Monitor and Engage: Keep track of your investments’ sustainability performance and engage with companies when possible.
Frequently Asked Questions
What is the difference between sustainable investing and traditional investing?
Traditional investing primarily focuses on financial returns, whereas sustainable investing incorporates environmental, social, and governance (ESG) factors to ensure investments align with ethical and long-term sustainability goals.
Can sustainable investing generate competitive financial returns?
Yes.
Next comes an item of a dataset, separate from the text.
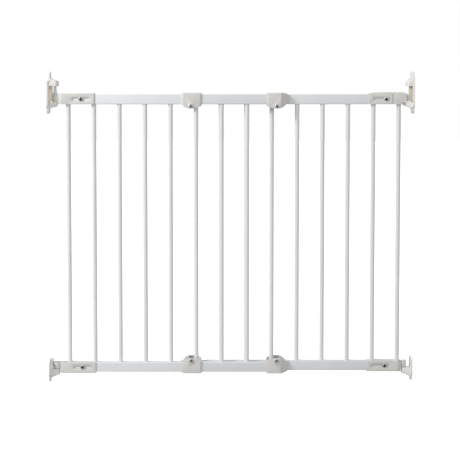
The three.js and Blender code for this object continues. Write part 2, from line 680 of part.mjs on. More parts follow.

Many studies show that companies with strong ESG practices often outperform financially due to better risk management, innovation, and stakeholder relationships.
What are common ESG factors considered in sustainable investing?
Key factors include environmental impact (carbon emissions, resource use), social issues (labor practices, diversity), and governance (board structure, ethics).
How do investors avoid “greenwashing” when choosing sustainable investments?
Investors should seek transparency, third-party ESG ratings, and clear evidence of sustainable practices rather than marketing claims.
Is sustainable investing only for institutional investors?
No, individual investors can also participate through sustainable mutual funds, ETFs, and direct stock purchases of responsible companies.
How can I measure the impact of my sustainable investments?
Look for funds or companies that provide impact reports, metrics aligned with global standards (e.g., UN SDGs), and measurable outcomes.
What role does regulation play in sustainable investing?
Regulations are increasingly requiring ESG disclosures and encouraging sustainable finance, which improves data quality and investor confidence.
Conclusion
Sustainable investing represents a powerful approach to align financial objectives with environmental and social responsibility. By integrating ESG considerations, investors can help build a more resilient, equitable, and sustainable economy while seeking attractive returns. Despite challenges, the momentum behind sustainable investing continues to grow, driven by awareness, innovation, and a shared commitment to protecting our planet for future generations.